For Ban, sharing the worst parts of her life with others has a power — hearing it from a living person strikes home the message in a way a book never can.

“If you see that person who it happened to, it makes a lot of difference,” Ban said.

Ban’s story begins in Hungary, where she was born as the oldest of three Schönberger — her maiden name — children. After the Germans invaded in 1944, Ban, 21 at the time, and her family were split up. Her father was sent to a labor camp, while she, her mother, grandmother and two siblings were all sent to Auschwitz, perhaps one of the most famous concentration camps of World War II.

At Auschwitz, her family members were killed, but Ban survived after being transferred to the Buchenwald concentration camp four months after she arrived. At Buchenwald, Ban worked in a bomb factory.

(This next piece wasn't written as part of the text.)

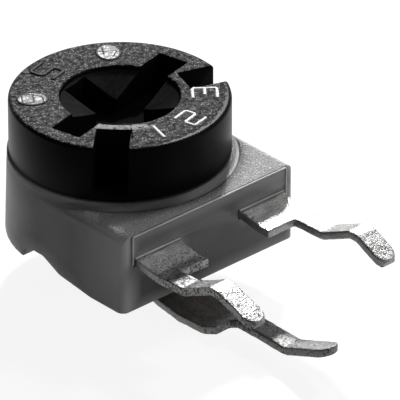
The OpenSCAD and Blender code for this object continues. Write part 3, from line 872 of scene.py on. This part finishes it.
class TRIM_OT_inner_pieces(bpy.types.Operator):
    """Gives the pieces inside the housing their finishes"""
    bl_idname = "trim.inner_pieces"
    bl_label = "Inner pieces"

    def execute(self, context):
        finishes = {
            ("contact_carrier",): plain_finish("carrier_plastic", (0.6, 0.57, 0.5)),
            ("contact_spring",): plain_finish("spring_bronze", (0.72, 0.5, 0.26), 1.0,
                                              (0.2, 0.35)),
            ("laminate", "base_plate"): plain_finish("laminate_board", (0.3, 0.17, 0.08),
                                                     size=0.2),
            ("carbon_track",): plain_finish("carbon_print", (0.03, 0.03, 0.03), size=0.05),
            ("near_electrode", "far_electrode"): plain_finish("silver_print",
                                                              (0.7, 0.7, 0.68), 1.0),
            ("near_eyelet", "far_eyelet"): plain_finish("eyelet_metal", (0.7, 0.66, 0.55), 1.0,
                                                        (0.2, 0.35)),
        }
        for nodes, material in finishes.items():
            for node in nodes:
                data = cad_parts[node].data
                data.materials.clear()
                data.materials.append(material)
        return {"FINISHED"}


# Each lamp's name, degrees round and up, distance and width in metres, and power in watts
SOFTBOXES = (
    ("key_softbox", 41.0, 39.0, 0.25, 0.024, 0.72),
    ("back_softbox", 44.0, 30.0, 0.3, 0.1, 0.13),
    ("side_softbox", 3.0, 54.0, 0.25, 0.04, 0.09),
    ("left_softbox", 190.0, 45.0, 0.3, 0.2, 0.03),
    ("front_softbox", 300.0, 12.0, 0.3, 0.2, 0.14),
)
# Where the camera stands, how far off it is, and the width that it sees
CAMERA_AROUND, CAMERA_DOWN = math.radians(47.55), math.radians(30.04)
CAMERA_DISTANCE, SEEN_WIDTH = 240 * MM, 400 / 34.78 * MM
# Centre of the view, right of the rotor's axis and over the underside
VIEW_RIGHT, VIEW_UP = 2.282 * MM, 0.757 * MM
FLOOR_HALF = 0.6


class TRIM_OT_stage(bpy.types.Operator):
    """Sets the floor, the soft lights and the camera"""
    bl_idname = "trim.stage"
    bl_label = "Stage"

    def execute(self, context):
        self.floor()
        self.lights(context.scene)
        self.camera(context.scene)
        context.scene.view_settings.view_transform = "Standard"
        return {"FINISHED"}

    def floor(self):
        """White paper, clear from below. Shiny faces mirror it mostly from behind the part."""
        half, level = FLOOR_HALF, CAD_BOX[0][2]
        bm = bmesh.new()
        corners = [(-half, -half), (half, -half), (half, half), (-half, half)]
        bm.faces.new([bm.verts.new((x, y, level)) for x, y in corners])
        floor = from_bmesh("floor", bm)
        material, tree, bsdf = shader("floor_paper")
        bsdf.inputs["Base Color"].default_value = (0.22, 0.22, 0.22, 1)
        bsdf.inputs["Roughness"].default_value = 0.9
        bsdf.inputs["Specular IOR Level"].default_value = 0.0
        path = add(tree, "ShaderNodeLightPath")
        away = add(tree, "ShaderNodeVectorMath", {
            0: object_coords(tree), 1: (0.675, 0.738, 0)}, operation="DOT_PRODUCT")
        mirrored = arithmetic(tree, "MULTIPLY", path.outputs["Is Glossy Ray"], spread(
            tree, away.outputs["Value"], -12 * MM, 3 * MM, 0.05, 1.0))
        paper = add(tree, "ShaderNodeEmission", {"Color": (1, 1, 1, 1), "Strength": blend(
            tree, path.outputs["Is Camera Ray"], mirrored, 0.88)})
        sheet = add(tree, "ShaderNodeAddShader", {0: bsdf.outputs[0], 1: paper.outputs[0]})
        one_sided = add(tree, "ShaderNodeMixShader", {
            0: add(tree, "ShaderNodeNewGeometry").outputs["Backfacing"], 1: sheet.outputs[0],
            2: add(tree, "ShaderNodeBsdfTransparent").outputs[0]})
        tree.links.new(one_sided.outputs[0], tree.nodes["Material Output"].inputs["Surface"])
        floor.data.materials.append(material)

    def lights(self, scene):
        """A dim surround, white to the camera, and the soft lamps."""
        world = bpy.data.worlds.new("studio")
        world.use_nodes = True
        scene.world = world
        tree = world.node_tree
        background = tree.nodes["Background"]
        background.inputs["Color"].default_value = (1, 1, 1, 1)
        around = math.radians(-15.0)
        way = add(tree, "ShaderNodeTexCoord").outputs["Generated"]
        depth = add(tree, "ShaderNodeVectorMath", {
            0: way, 1: (math.cos(around), math.sin(around), 0)}, operation="DOT_PRODUCT")
        parts = add(tree, "ShaderNodeSeparateXYZ", {"Vector": way})
        strength = arithmetic(tree, "MULTIPLY",
                              spread(tree, depth.outputs["Value"], -0.3, 0.8, 0.05, 0.42),
                              spread(tree, parts.outputs["Z"], 0.1, 0.9, 1.0, 0.4))
        tree.links.new(blend(tree, add(tree, "ShaderNodeLightPath").outputs["Is Camera Ray"],
                             strength, 1.0), background.inputs["Strength"])
        for name, around, height, distance, size, power in SOFTBOXES:
            lamp = bpy.data.lights.new(name, "AREA")
            lamp.shape = "DISK"
            lamp.size = size
            lamp.energy = power
            obj = bpy.data.objects.new(name, lamp)
            scene.collection.objects.link(obj)
            a, e = math.radians(around), math.radians(height)
            way = Vector((math.cos(a) * math.cos(e), math.sin(a) * math.cos(e), math.sin(e)))
            obj.location = way * distance
            obj.rotation_euler = way.to_track_quat("Z", "Y").to_euler()

    def camera(self, scene):
        """A long lens at the photo's angle."""
        around, down = CAMERA_AROUND, CAMERA_DOWN
        underside = Vector((0, 0, HOUSING_LOW.z * MM))
        away = Vector((math.cos(around) * math.cos(down), math.sin(around) * math.cos(down),
                       -math.sin(down)))
        right = Vector((math.sin(around), -math.cos(around), 0))
        up = right.cross(away)
        data = bpy.data.cameras.new("camera")
        data.sensor_width = 36
        data.sensor_fit = "HORIZONTAL"
        data.lens = data.sensor_width * CAMERA_DISTANCE / SEEN_WIDTH
        data.clip_start, data.clip_end = 0.01, 10
        camera = bpy.data.objects.new("camera", data)
        scene.collection.objects.link(camera)
        camera.location = (underside + right * VIEW_RIGHT + up * VIEW_UP
                           - away * CAMERA_DISTANCE)
        camera.rotation_euler = away.to_track_quat("-Z", "Y").to_euler()
        scene.camera = camera


class TRIM_PT_panel(bpy.types.Panel):
    """Sidebar list of the trimmer's pieces"""
    bl_idname = "TRIM_PT_panel"
    bl_label = "Trimmer"
    bl_space_type = "VIEW_3D"
    bl_region_type = "UI"
    bl_category = "Trimmer"

    def draw(self, context):
        for operator in OPERATORS:
            self.layout.operator(operator.bl_idname)


OPERATORS = (TRIM_OT_rotor, TRIM_OT_housing, TRIM_OT_terminals, TRIM_OT_numerals,
             TRIM_OT_inner_pieces, TRIM_OT_stage)
SETTINGS = {"trim_rotor": RotorSizes, "trim_housing": HousingSizes,
            "trim_terminals": TerminalSizes, "trim_numerals": NumeralSizes}
CLASSES = (*SETTINGS.values(), *OPERATORS, TRIM_PT_panel)


def register():
    """Registers the classes, and hangs the settings on the scene."""
    for cls in CLASSES:
        bpy.utils.register_class(cls)
    for name, settings in SETTINGS.items():
        setattr(bpy.types.Scene, name, bpy.props.PointerProperty(type=settings))


def unregister():
    """Takes back what register made."""
    for name in SETTINGS:
        delattr(bpy.types.Scene, name)
    for cls in reversed(CLASSES):
        bpy.utils.unregister_class(cls)


def main():
    register()
    bpy.ops.trim.rotor()
    bpy.ops.trim.housing()
    bpy.ops.trim.terminals()
    bpy.ops.trim.numerals()
    bpy.ops.trim.inner_pieces()
    bpy.ops.trim.stage()


if __name__ == "__main__":
    main()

In April 1945, she was forced to march to another concentration camp, Bergen-Belsen. While en route, Ban and 11 other women escaped, a tactic she would use again later. The group was found by the U.S. Army who had just liberated the camp.

She was able to return to Hungary in September 1945 and was reunited with her father. She married Earnest Ban, and became a schoolteacher.

Her family settled in Budapest, but after the Soviets came into power in 1948, Ban and her family tried to escape, fearing the growing anti-Semitism. On their second try they successfully entered Austria. Ban later immigrated to the United States and now lives in Bellingham.

Ban has since become an award-winning teacher and speaker, most recently receiving an Honorary Doctorate of Humane Letters from Western Washington University in 2013. Ban also has written a book about her life titled “Sharing is Healing: A Holocaust Survivor’s Story,” and in 2007 a film was made about her titled “My Name is Noémi.”

Freeland resident Kevin Lungren, a friend of Ban’s, said her personal struggle for freedom is, at its root, what Martin Luther King Day Jr. is all about.

“She has taken her life’s journey to a completely new level of forgiveness,” Lungren said. “She says if she has not been able to forgive, then the Nazis would have won.”

Lungren admired Ban’s ability to survive and is thrilled she is speaking to high school students.

“The horrific violence that was brought down on her and her family would crush most people,” he said. “She’s just found a way to forgive and move on. I like to use that as way to realize, ‘If she can handle this, I can handle anything.’ ”

Lungren said knowing Ban has taught him other lessons as well.

“I realized at some basic level that it didn’t make sense to have any enemies,” he said. “I didn’t realize how freeing it was to be able to forgive.”

Ban said terrible things are still happening around the world, and many people ask her what should be done.

“I always say in your own community give one smile,” she said. “That is the very first step to make sure it shouldn’t happen.”